* Provided information *
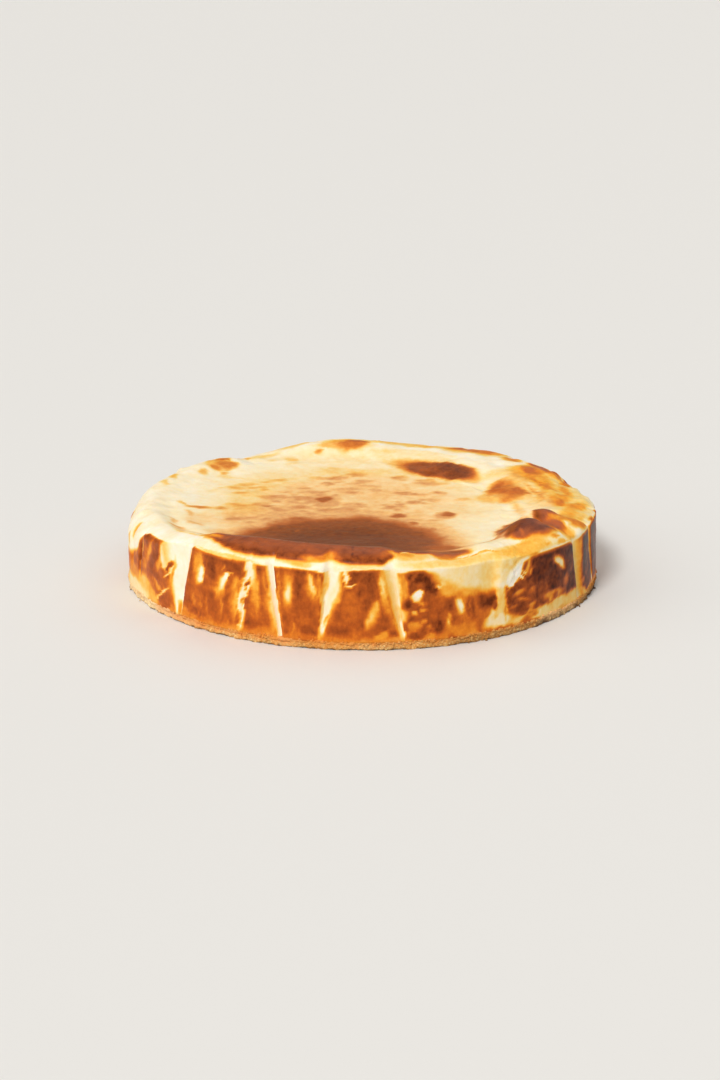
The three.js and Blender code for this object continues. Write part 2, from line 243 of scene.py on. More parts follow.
# Marks on the wall, each painted over the ones before it: angle, height up the surface, half
# width, half height, turn from upright, level and softness.
WALL_MARKS = [
    # left of the first big step
    (-172, 34, 24, 9, 0, 0.05, 8), (-163, 16, 9, 6, 0, 0.48, 6), (-161.5, 24, 4, 4, -20, 0.66, 4),
    (-162, 7, 24, 4.4, 0, 0.14, 4), (-156, 13, 9, 4.6, 0, 0.28, 5), (-151, 8, 6, 4, -20, 0.34, 4),
    (-157.2, 28, 0.9, 10, -22, 0.82, 0.9), (-156.6, 27, 0.7, 9, -22, 0.3, 0.8),
    (-155.8, 27, 1, 10, -22, 0.74, 1), (-152.6, 39.6, 4.5, 3, -25, 0.8, 1.6),
    (-148.4, 41.6, 9, 1.3, 0, 0.8, 1), (-151.6, 33, 1.8, 8, -28, 0.4, 2.4),
    (-154, 24, 1.6, 5, -28, 0.5, 2), (-148.9, 31, 2.6, 9.5, -30, 0.81, 2),
    (-146.4, 32, 1.6, 9, -26, 0.38, 2.4), (-149, 21, 5, 2.6, -25, 0.76, 2.4),
    (-148, 16, 5, 1.6, -40, 0.42, 2), (-145.2, 9.5, 5.5, 4.8, 0, 0.72, 1.6),
    (-146, 12.4, 9.5, 0.7, 33, 0.1, 1), (-150, 6.6, 3, 2.4, 0, 0.3, 2),
    # the big step and its scar
    (-143.6, 35, 5.6, 9, -10, 0.05, 2.4), (-141, 35, 5, 9, 0, 0.03, 3), (-140.2, 14, 2.2, 8, 8, 0.4, 2),
    # first panel
    (-134.2, 36, 0.8, 8, -10, 0.8, 1), (-131.9, 35, 3.4, 8.5, -10, 0.44, 3),
    (-131.5, 30.5, 2.4, 5.6, -18, 0.24, 2), (-131, 31, 1.5, 4.6, -20, 0.02, 1.6),
    (-127.7, 37.5, 3, 8.5, -5, 0.81, 2), (-125.6, 26.5, 3, 7, -24, 0.42, 3),
    (-124.8, 29.2, 1.6, 4.6, -30, 0.06, 1.8), (-123.6, 33.2, 1.2, 2.6, -35, 0.04, 0.8),
    (-121.4, 38.5, 5, 3.6, 0, 0.8, 2), (-124.2, 37.4, 0.6, 2.2, -25, 0.5, 0.7),
    (-122.4, 35.4, 1.4, 0.8, 0, 0.36, 0.8), (-120.6, 32.4, 1.4, 2, 0, 0.44, 1.2),
    (-122, 43.2, 5.5, 0.9, 0, 0.48, 1), (-125.4, 16, 1.1, 7, -12, 0.5, 1.8),
    (-121.9, 20, 1.8, 8, -10, 0.5, 2), (-122.6, 26, 1.2, 2.6, -30, 0.56, 1.2),
    (-133.8, 16, 1.2, 3.4, 12, 0.52, 1.6), (-129.8, 15, 0.7, 4.6, 0, 0.52, 1.2),
    (-131.6, 14, 1.1, 1.6, 0, 0.54, 1), (-128.3, 20, 2.4, 4, -15, 0.76, 3),
    (-137.4, 8.6, 2.4, 3.2, 0, 0.5, 2), (-118, 11, 4, 4, 0, 0.78, 3),
    # beside the torn fold
    (-116.1, 29, 2.4, 13, 0, 0.38, 3), (-117.1, 36, 2.2, 7, 0, 0.2, 1.6),
    (-114.3, 36, 1.2, 8, 0, 0.72, 1.2), (-113.6, 24, 1, 16, 2, 0.5, 1.4),
    # second panel
    (-110.5, 36, 0.9, 8, 4, 0.76, 0.9), (-109.8, 26, 0.7, 17, 4, 0.48, 1.1),
    (-107.7, 31, 3, 10, 0, 0.46, 3), (-107.6, 29.5, 1.5, 4.6, 0, 0.12, 2.2),
    (-105.2, 37.5, 2.2, 6, 0, 0.8, 1.8), (-102.2, 34.5, 2.8, 8, 8, 0.48, 2.6),
    (-102.1, 35.5, 1, 5.4, 14, 0.16, 1.4), (-100.4, 36, 1, 6, 0, 0.5, 1),
    (-106.7, 10.5, 0.7, 4.2, 0, 0.48, 1.2), (-103.8, 10, 2, 3, 0, 0.8, 2),
    # third panel
    (-90.8, 40, 6, 3.6, 0, 0.82, 1.8), (-91.2, 35, 1.2, 6, 0, 0.8, 1.6),
    (-88.4, 36, 3, 7, 0, 0.81, 2.6), (-93, 37.2, 2, 2.2, 0, 0.82, 1), (-93.4, 26, 3.4, 5, 0, 0.62, 3),
    (-88.2, 19.5, 3.2, 7, -18, 0.46, 2.6), (-88.8, 17.6, 1.5, 4.4, -18, 0.2, 2),
    (-87.4, 23, 1.2, 3.6, -10, 0.28, 1.6), (-86.2, 8, 4.4, 1.8, 25, 0.4, 1.8),
    (-84.6, 10, 3, 1.2, 35, 0.44, 1.2), (-86.2, 13, 3.2, 2, 20, 0.74, 1.4),
    (-83.4, 9.6, 1.6, 2.6, 30, 0.76, 1.2),
    # fourth panel
    (-81.3, 34, 2.4, 8, 8, 0.42, 2), (-78, 39, 4.9, 3.8, 0, 0.88, 2.2),
    (-78.8, 38.6, 0.6, 3.4, -35, 0.74, 0.8), (-75.2, 33.4, 2.6, 5.4, 30, 0.9, 1.8),
    (-71, 35.5, 3.4, 3, 35, 0.4, 3), (-73.2, 38.6, 3.2, 4.4, 10, 0.45, 3.4),
    (-78, 28.6, 3.6, 2.8, 15, 0.1, 1.6), (-77.6, 29.4, 2.4, 1.8, 15, 0, 1),
    (-72.8, 32.8, 3, 1.2, -15, 0.08, 1.2), (-71.6, 34.2, 2, 0.8, -30, 0.16, 1),
    (-80.2, 25.4, 1.4, 2.6, 0, 0.9, 1.2), (-80.6, 18, 1.2, 4, 0, 0.36, 1.6),
    (-78.8, 19.8, 1.8, 1.6, 0, 0.3, 1.2), (-76.8, 21.8, 1.6, 1.2, 0, 0.42, 1),
    (-77.2, 25.2, 2.2, 1.2, -30, 0.44, 1.2), (-73.4, 22, 5, 7, 20, 0.72, 3),
    (-72.8, 12, 2.8, 4, 0, 0.84, 2), (-70.6, 24, 2, 5, 20, 0.82, 2),
    (-78.2, 12.6, 3.4, 2.2, 0, 0.44, 2.2), (-76.2, 15.6, 1.6, 1.2, 0, 0.4, 1.2),
    (-78.4, 7, 4.6, 2.2, 0, 0.8, 1.6), (-69.9, 14.4, 0.8, 3.6, 6, 0.22, 1.2),
    # under the wide pale hollow
    (-67.4, 8.6, 9, 3.4, 0, 0.5, 3), (-105, 6, 8, 2.6, 0, 0.6, 3),
    (-67.7, 21.4, 2.2, 4.6, 24, 0.26, 1.6), (-67.4, 21, 1.3, 3.6, 26, 0.06, 1.2),
    (-65.9, 15, 2, 4.6, 10, 0.58, 2), (-65.6, 21, 1, 5, 0, 0.84, 1.4),
    (-64.2, 18, 1.2, 2.2, 0, 0.44, 1.4), (-61.2, 23, 8, 7, 0, 0.66, 4),
    (-60.6, 23.2, 5.8, 5.6, 0, 0.92, 4), (-64.4, 20, 1.1, 5.4, 6, 0.84, 1.6),
    (-63, 12, 2.4, 4, 20, 0.66, 2), (-59.4, 12, 2.4, 4.6, -20, 0.16, 2.2),
    (-57.3, 13.6, 3.4, 3.2, 0, 0.26, 2.4), (-57.2, 24, 1.7, 6, 4, 0.18, 1.4),
    (-56.2, 20, 1.4, 6, 6, 0.34, 1.6), (-58, 5.2, 7, 1.3, 0, 0.56, 1.4), (-61, 9, 3, 2, 20, 0.46, 2),
    # the dark side
    (-54.4, 18.4, 1.4, 3.4, 0, 0.4, 1.6), (-40.5, 30, 18, 9, 0, 0.915, 3.4),
    (-46.8, 37.6, 4, 2.8, 0, 0.91, 2), (-49.6, 34, 1.6, 3.4, 0, 0.5, 2),
    (-48.2, 32.4, 1, 2.4, -30, 0.44, 1.4), (-37.9, 32.2, 6.6, 2.3, -36, 0.38, 1.8),
    (-37.8, 32, 5.2, 1.5, -36, 0.12, 1.2), (-34.4, 20.6, 2.8, 3, 0, 0.62, 3),
    (-42.4, 21, 1.6, 2.4, 0, 0.56, 2), (-44, 22, 5, 4, 0, 0.84, 4), (-47, 12, 3, 1.6, 0, 0.7, 2),
    (-40, 17, 4, 1.6, 0, 0.8, 2), (-47, 5.5, 24, 3.6, 0, 0.3, 4), (-48, 12.6, 8, 2.4, -10, 0.46, 2.4),
    (-39, 15.4, 9, 2.6, 0, 0.44, 2.6), (-49.5, 6.4, 8, 2.6, 0, 0.22, 2.4),
    (-43.2, 7.4, 9, 3.6, 0, 0.19, 3), (-36.6, 8.4, 9, 4.4, 0, 0.22, 3.4), (-30, 8, 10, 4, 0, 0.25, 3.4),
    (-23, 6, 9, 3.2, 0, 0.26, 3), (-40.4, 12.4, 1.8, 1.2, 0, 0.38, 1.6),
    (-48, 4.9, 7, 1.2, 0, 0.62, 1.3), (-48.8, 6.4, 3.4, 2, 20, 0.62, 2.2),
    (-35, 5.2, 3, 0.8, 0, 0.36, 1.2), (-26.9, 28, 2.4, 11, 0, 0.36, 2.4),
    (-23.6, 28, 4, 10, 0, 0.98, 3), (-24.5, 7, 4, 2.6, 0, 0.34, 2.4), (-17.5, 27, 7, 11, 0, 0.96, 3),
    (-23.8, 14, 1.6, 2, 0, 0.6, 1.6), (-10, 26, 7, 12, 0, 0.92, 4), (-12, 5.4, 8, 2, 0, 0.46, 2),
    (-20.5, 12, 5, 5, 0, 0.92, 2.4), (-38.4, 14.2, 2.2, 2.4, 0, 0.74, 1.8),
    (-61.2, 24.8, 2.6, 3, 0, 0.95, 2.4), (-46, 13, 3, 2, 0, 0.82, 1.6),
    (-46.2, 8.4, 2.4, 1.4, 0, 0.58, 1.8),
]

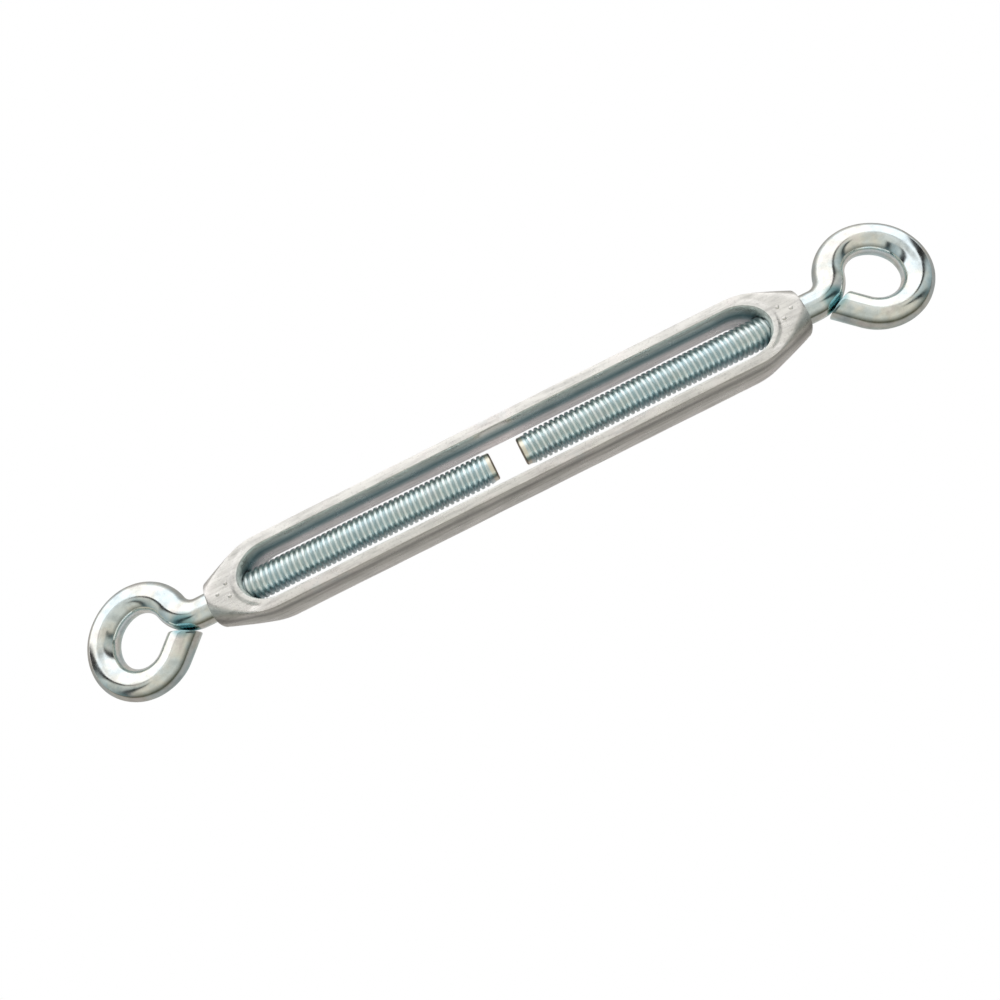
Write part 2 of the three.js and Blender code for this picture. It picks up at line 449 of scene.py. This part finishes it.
def eyebolt_shape():
    vertices, faces = [], []
    first, last = add_rings(vertices, faces, tip_rings())
    add_cap(vertices, faces, (TIP_AT, 0.0, 0.0), first, True)
    rows = screw_rows(TIP_AT + 1.05, THREAD_ENDS_AT + 0.1, rod_radius)
    first_row, last_row = add_screw(vertices, faces, rows)
    close_screw_start(faces, last, first_row)
    bar, (end_x, end_y, _) = bar_rings(THREAD_ENDS_AT + 0.1 + 1.1 * PITCH)
    first, last = add_rings(vertices, faces, bar)
    close_screw_end(faces, last_row, first)
    add_cap(vertices, faces, (end_x, end_y, 0.0), last, False)
    return vertices, faces


def make_eyebolt(side, material):
    vertices, faces = eyebolt_shape()
    if side == "left":
        vertices, faces = mirrored(vertices, faces)
    bolt = make_mesh(f"{side}_eyebolt_bar", vertices, faces, 40)
    roughen(bolt, [(7.0, 0.05), (2.2, 0.015)])
    bolt.data.materials.append(material)
    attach(bolt, f"{side}_eyebolt")
    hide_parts(f"{side}_rod_tip", f"{side}_threaded_rod", f"{side}_eye")
    return bolt


# ---- cast body ----
def rounded_corner(before, corner, after, reach):
    """Points round a corner of an outline, leaving and joining it at a reach from the corner."""
    start = corner + (before - corner).normalized() * reach
    end = corner + (after - corner).normalized() * reach
    points = []
    for k in range(9):
        t = k / 8
        points.append(start * (1 - t) ** 2 + corner * 2 * t * (1 - t) + end * t ** 2)
    return points


def end_outline():
    """The outside of the body from beside the slot's end to the middle of the boss's end face."""
    start = Vector((SLOT_END_AT - SLOT_END_LENGTH, HALF_WIDTH))
    shoulder = Vector((SHOULDER_AT, HALF_WIDTH))
    corner = Vector((HALF_LENGTH, BOSS_END_RADIUS))
    middle = Vector((HALF_LENGTH, 0.0))
    round_shoulder = rounded_corner(start, shoulder, corner, SHOULDER_ROUND / 2)
    round_end = rounded_corner(shoulder, corner, middle, BOSS_EDGE[0])
    points = [start, *round_shoulder, *round_end, middle]
    lengths = np.cumsum([0.0] + [(b - a).length for a, b in zip(points, points[1:])])
    corner_length = lengths[1 + len(round_shoulder) + len(round_end) // 2]
    return points, lengths, corner_length


def quarter_sections():
    """Where each cross-section of the +X, +Y quarter starts on the slot's wall and ends outside."""
    straight = SLOT_END_AT - SLOT_END_LENGTH
    steps = round(straight / RAIL_STEP)
    xs = [straight * k / steps for k in range(steps)]
    pairs = [(Vector((x, SLOT_HALF_WIDTH)), Vector((x, HALF_WIDTH))) for x in xs]
    points, lengths, corner_length = end_outline()
    for degrees in range(90, -1, -1):
        angle = math.radians(degrees)
        inner = Vector((straight + SLOT_END_LENGTH * math.cos(angle), SLOT_HALF_WIDTH * math.sin(angle)))
        along = np.interp(degrees, [0, BOSS_CORNER_SEEN_AT, 90], [lengths[-1], corner_length, 0.0])
        outer_x = np.interp(along, lengths, [p.x for p in points])
        outer_y = np.interp(along, lengths, [p.y for p in points])
        pairs.append((inner, Vector((outer_x, outer_y))))
    return pairs


def all_sections():
    """The sections right round the slot, clockwise from the middle of the upper rail."""
    quarter = quarter_sections()

    def turned(pairs, x_sign, y_sign):
        flip = Vector((x_sign, y_sign))
        return [(inner * flip, outer * flip) for inner, outer in pairs]

    return (
        quarter
        + turned(quarter[-2::-1], 1, -1)
        + turned(quarter[1:], -1, -1)
        + turned(quarter[-2:0:-1], -1, 1)
    )


def arc(centre, radii, from_degrees, to_degrees, steps):
    """Points round part of an ellipse, both ends included."""
    points = []
    for k in range(steps + 1):
        angle = math.radians(from_degrees + (to_degrees - from_degrees) * k / steps)
        points.append((centre[0] + radii[0] * math.cos(angle), centre[1] + radii[1] * math.sin(angle)))
    return points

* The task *
Using the records above, list each line that includes "code".

* Answer to the exercise *
The three.js and Blender code for this object continues. Write part 2, from line 243 of scene.py on. More parts follow.
Write part 2 of the three.js and Blender code for this picture. It picks up at line 449 of scene.py. This part finishes it.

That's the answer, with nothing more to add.